Only the lines from the line with "blade_side(), BLADE_HALF_THICKNESS, steel())" through the line with "points = [vertex.co" should be copied, exactly as they appear, with both ends kept.

Dataset content:

▬▬▬▬▬▬▬▬▬▬

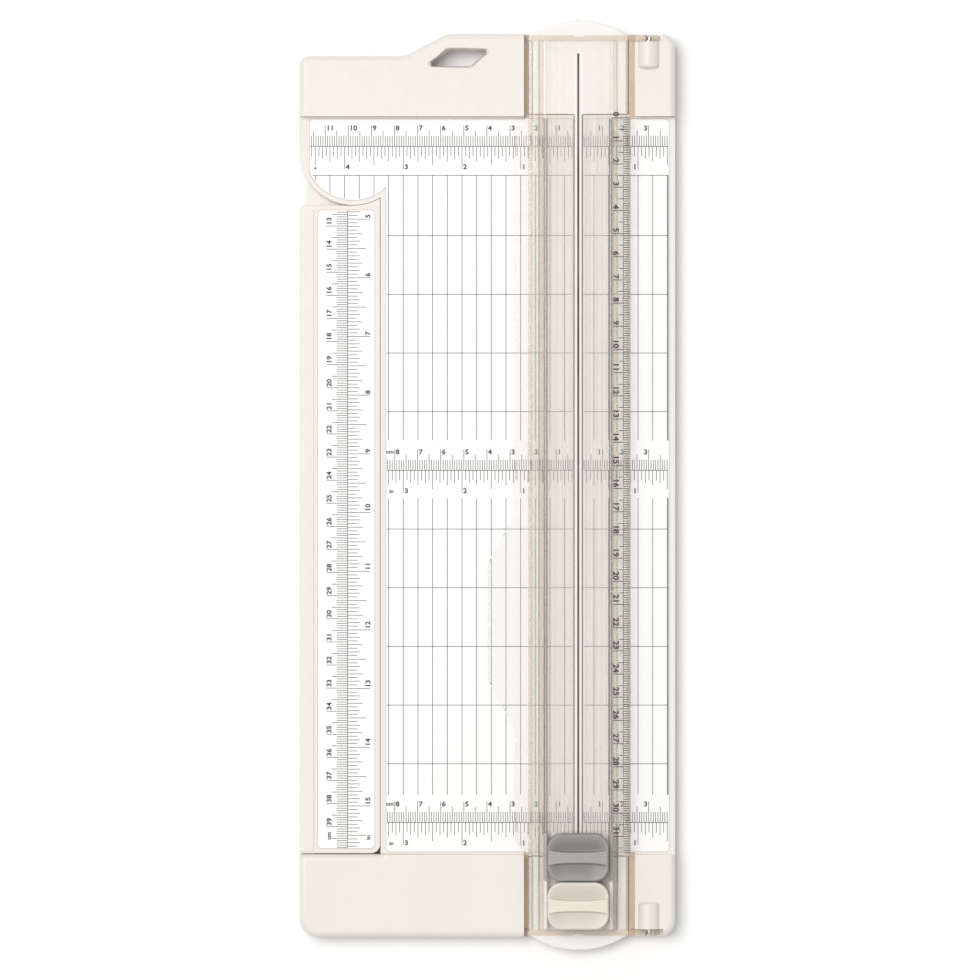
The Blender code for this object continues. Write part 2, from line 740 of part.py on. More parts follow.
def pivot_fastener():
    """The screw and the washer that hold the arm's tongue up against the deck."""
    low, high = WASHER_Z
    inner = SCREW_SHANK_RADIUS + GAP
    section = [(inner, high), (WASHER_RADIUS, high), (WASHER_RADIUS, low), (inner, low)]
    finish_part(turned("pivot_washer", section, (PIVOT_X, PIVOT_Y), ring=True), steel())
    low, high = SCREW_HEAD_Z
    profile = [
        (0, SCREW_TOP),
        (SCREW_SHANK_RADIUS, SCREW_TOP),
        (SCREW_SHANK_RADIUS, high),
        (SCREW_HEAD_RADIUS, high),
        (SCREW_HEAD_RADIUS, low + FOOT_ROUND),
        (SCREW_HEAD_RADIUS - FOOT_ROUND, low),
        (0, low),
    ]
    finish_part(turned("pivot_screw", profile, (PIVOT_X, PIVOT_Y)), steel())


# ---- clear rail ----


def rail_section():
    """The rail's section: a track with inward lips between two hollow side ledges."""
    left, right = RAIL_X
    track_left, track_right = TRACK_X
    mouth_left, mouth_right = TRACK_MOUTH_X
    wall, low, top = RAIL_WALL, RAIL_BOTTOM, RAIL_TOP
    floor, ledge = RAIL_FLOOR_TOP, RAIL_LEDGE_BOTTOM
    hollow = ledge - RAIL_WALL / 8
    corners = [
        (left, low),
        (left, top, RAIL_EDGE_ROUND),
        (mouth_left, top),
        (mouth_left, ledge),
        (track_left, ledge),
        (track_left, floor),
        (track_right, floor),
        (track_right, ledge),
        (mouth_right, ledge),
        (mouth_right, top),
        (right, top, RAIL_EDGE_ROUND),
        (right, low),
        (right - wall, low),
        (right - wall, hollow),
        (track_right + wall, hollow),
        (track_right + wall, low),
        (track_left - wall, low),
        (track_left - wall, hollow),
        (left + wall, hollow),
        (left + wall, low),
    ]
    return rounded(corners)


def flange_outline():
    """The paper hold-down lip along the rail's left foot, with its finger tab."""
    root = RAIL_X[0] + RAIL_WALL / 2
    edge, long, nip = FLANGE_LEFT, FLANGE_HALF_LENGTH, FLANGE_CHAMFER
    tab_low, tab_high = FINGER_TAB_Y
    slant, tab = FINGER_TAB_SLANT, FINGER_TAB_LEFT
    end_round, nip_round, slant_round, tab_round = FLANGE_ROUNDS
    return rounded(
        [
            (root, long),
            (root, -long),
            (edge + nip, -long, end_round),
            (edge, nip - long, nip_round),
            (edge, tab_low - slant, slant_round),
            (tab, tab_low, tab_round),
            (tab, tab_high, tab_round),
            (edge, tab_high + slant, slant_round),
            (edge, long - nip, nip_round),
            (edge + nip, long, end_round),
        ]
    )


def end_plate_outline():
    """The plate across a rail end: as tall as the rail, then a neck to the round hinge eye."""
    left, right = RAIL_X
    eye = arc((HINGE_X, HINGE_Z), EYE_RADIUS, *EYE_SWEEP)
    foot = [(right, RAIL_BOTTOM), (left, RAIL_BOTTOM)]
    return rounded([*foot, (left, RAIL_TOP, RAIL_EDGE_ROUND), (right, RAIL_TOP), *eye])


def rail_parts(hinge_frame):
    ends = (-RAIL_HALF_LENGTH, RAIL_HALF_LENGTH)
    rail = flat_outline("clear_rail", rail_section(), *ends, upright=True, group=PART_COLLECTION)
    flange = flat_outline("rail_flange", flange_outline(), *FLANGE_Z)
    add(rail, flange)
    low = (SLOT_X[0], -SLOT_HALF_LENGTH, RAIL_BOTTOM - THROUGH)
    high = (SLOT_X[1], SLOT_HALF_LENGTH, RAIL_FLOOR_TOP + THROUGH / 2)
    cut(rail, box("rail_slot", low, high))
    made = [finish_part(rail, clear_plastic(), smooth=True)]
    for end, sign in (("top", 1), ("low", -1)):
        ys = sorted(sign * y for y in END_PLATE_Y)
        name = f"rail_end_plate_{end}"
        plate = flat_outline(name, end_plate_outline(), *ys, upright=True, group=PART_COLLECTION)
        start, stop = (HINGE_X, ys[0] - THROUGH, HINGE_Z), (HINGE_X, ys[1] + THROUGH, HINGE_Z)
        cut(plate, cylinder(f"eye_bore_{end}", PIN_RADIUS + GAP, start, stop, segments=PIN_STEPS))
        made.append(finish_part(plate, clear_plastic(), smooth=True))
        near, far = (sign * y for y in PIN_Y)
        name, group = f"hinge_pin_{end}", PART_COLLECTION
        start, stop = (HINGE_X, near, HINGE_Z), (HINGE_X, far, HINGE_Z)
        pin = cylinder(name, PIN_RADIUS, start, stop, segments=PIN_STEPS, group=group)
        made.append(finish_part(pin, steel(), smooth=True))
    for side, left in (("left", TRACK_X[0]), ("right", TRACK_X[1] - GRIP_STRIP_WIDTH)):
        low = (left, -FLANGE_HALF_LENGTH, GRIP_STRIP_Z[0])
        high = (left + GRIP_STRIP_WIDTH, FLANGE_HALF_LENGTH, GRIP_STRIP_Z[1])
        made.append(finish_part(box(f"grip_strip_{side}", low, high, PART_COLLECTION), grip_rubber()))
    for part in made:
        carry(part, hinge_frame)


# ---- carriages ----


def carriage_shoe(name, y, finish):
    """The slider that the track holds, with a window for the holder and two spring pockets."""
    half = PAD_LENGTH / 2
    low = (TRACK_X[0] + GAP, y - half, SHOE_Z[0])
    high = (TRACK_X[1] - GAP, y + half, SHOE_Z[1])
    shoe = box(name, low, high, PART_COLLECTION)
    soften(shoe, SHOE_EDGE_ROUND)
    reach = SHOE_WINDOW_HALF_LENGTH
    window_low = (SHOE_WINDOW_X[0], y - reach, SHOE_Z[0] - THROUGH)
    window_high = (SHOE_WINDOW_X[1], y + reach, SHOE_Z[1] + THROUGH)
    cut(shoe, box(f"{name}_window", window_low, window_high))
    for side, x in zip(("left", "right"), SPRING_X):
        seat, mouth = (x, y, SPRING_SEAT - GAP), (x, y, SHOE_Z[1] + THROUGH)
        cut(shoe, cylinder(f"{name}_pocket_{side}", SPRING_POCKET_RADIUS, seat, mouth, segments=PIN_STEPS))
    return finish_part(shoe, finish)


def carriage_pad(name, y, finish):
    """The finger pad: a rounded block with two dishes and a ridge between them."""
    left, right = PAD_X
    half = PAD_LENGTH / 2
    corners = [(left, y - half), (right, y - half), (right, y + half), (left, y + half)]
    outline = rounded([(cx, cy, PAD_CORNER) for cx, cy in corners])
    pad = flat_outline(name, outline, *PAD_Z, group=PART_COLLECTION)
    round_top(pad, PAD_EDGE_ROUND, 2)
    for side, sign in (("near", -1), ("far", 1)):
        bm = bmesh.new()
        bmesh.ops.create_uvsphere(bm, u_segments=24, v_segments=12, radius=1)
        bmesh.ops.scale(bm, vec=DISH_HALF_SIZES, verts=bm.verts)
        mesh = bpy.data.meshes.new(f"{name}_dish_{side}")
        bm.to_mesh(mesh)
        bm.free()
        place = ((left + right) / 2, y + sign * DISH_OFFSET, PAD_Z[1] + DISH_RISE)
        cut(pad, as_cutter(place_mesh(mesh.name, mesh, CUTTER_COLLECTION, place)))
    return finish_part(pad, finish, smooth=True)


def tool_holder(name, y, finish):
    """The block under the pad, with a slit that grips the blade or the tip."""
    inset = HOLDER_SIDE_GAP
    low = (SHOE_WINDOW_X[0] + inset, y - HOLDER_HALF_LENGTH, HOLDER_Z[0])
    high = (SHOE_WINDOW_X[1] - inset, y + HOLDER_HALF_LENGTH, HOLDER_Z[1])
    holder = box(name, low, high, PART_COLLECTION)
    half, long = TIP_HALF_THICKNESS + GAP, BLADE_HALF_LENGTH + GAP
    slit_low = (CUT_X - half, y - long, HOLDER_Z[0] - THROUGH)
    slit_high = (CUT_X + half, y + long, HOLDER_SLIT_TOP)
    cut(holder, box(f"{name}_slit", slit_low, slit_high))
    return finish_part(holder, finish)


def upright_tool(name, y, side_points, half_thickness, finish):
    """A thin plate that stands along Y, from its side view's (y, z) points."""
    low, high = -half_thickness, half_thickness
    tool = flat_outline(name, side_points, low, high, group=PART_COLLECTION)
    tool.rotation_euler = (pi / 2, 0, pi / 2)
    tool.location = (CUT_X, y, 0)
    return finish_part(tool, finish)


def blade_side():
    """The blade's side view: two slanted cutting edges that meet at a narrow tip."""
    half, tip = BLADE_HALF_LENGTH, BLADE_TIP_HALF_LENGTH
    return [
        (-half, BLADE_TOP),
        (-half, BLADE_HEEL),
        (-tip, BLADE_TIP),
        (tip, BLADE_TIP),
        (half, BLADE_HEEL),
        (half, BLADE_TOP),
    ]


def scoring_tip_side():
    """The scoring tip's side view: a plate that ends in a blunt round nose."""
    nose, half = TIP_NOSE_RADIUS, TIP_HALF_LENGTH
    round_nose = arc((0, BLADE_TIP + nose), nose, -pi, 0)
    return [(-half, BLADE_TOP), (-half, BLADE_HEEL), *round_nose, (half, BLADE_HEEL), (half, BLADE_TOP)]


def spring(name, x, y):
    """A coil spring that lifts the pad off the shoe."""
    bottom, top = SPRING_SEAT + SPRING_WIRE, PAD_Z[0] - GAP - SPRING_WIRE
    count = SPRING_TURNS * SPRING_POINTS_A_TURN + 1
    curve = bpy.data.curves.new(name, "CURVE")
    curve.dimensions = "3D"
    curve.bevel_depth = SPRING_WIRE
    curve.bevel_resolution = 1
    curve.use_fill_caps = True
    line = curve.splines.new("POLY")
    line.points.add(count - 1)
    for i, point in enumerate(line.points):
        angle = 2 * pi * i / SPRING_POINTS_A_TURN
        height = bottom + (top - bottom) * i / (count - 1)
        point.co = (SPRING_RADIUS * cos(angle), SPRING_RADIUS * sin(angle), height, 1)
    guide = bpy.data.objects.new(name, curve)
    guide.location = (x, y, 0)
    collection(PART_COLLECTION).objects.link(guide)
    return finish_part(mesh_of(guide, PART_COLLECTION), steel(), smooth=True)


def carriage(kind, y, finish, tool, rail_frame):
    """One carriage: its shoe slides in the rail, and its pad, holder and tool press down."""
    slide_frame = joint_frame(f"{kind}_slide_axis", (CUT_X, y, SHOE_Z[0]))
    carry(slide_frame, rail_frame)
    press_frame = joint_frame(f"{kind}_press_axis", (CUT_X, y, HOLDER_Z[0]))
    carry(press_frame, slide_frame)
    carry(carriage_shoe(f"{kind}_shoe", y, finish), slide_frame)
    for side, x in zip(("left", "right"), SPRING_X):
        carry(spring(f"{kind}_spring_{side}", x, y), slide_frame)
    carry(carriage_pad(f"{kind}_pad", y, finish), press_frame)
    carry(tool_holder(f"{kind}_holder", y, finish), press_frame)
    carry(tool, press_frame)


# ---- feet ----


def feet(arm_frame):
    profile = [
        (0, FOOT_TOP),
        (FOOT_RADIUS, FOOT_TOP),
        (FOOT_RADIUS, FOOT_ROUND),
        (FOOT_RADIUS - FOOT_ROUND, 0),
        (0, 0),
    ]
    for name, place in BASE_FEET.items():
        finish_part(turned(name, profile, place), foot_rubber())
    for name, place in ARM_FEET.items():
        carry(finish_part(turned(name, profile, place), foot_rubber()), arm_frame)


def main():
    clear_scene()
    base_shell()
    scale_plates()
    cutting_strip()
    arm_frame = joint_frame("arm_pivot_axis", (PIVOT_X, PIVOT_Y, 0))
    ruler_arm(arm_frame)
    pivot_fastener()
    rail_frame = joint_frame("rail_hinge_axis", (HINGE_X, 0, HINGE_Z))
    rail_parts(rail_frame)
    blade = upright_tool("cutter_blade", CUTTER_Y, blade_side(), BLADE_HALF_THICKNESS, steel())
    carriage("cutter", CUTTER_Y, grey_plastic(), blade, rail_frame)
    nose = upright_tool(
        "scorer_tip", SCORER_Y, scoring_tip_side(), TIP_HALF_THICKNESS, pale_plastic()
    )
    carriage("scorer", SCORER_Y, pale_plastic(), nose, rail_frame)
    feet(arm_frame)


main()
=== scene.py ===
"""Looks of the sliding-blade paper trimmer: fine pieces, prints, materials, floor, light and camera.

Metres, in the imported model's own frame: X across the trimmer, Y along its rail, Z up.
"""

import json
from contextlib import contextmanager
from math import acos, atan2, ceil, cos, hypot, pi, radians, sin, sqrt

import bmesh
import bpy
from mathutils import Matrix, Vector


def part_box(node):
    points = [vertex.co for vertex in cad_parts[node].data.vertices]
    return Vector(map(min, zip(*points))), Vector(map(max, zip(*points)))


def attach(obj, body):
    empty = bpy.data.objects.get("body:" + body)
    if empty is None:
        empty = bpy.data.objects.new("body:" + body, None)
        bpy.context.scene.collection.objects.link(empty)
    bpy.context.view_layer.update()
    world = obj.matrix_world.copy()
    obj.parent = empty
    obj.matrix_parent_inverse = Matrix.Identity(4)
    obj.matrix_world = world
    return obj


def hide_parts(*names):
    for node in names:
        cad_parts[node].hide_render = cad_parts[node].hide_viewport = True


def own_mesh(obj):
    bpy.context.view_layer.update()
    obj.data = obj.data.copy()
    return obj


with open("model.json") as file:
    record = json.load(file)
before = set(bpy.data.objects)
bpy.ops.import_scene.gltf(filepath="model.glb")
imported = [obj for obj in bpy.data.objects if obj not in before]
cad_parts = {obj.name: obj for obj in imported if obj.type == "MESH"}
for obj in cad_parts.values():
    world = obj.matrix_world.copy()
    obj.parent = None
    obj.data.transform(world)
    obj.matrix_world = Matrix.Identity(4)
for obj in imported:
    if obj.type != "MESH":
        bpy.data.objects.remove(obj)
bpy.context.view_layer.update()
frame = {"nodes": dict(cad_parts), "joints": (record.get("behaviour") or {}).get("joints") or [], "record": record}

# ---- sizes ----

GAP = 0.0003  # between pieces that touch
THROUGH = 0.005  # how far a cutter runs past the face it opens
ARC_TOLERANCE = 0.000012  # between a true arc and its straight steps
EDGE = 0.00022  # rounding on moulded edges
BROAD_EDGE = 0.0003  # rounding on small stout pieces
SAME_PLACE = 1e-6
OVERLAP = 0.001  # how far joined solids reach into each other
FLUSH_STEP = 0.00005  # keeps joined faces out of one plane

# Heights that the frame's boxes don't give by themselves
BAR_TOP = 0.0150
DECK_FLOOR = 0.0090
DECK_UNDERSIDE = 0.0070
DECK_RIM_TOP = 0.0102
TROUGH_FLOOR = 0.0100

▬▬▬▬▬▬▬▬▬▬

Response to the exercise:
    blade = upright_tool("cutter_blade", CUTTER_Y, blade_side(), BLADE_HALF_THICKNESS, steel())
    carriage("cutter", CUTTER_Y, grey_plastic(), blade, rail_frame)
    nose = upright_tool(
        "scorer_tip", SCORER_Y, scoring_tip_side(), TIP_HALF_THICKNESS, pale_plastic()
    )
    carriage("scorer", SCORER_Y, pale_plastic(), nose, rail_frame)
    feet(arm_frame)


main()
=== scene.py ===
"""Looks of the sliding-blade paper trimmer: fine pieces, prints, materials, floor, light and camera.

Metres, in the imported model's own frame: X across the trimmer, Y along its rail, Z up.
"""

import json
from contextlib import contextmanager
from math import acos, atan2, ceil, cos, hypot, pi, radians, sin, sqrt

import bmesh
import bpy
from mathutils import Matrix, Vector


def part_box(node):
    points = [vertex.co for vertex in cad_parts[node].data.vertices]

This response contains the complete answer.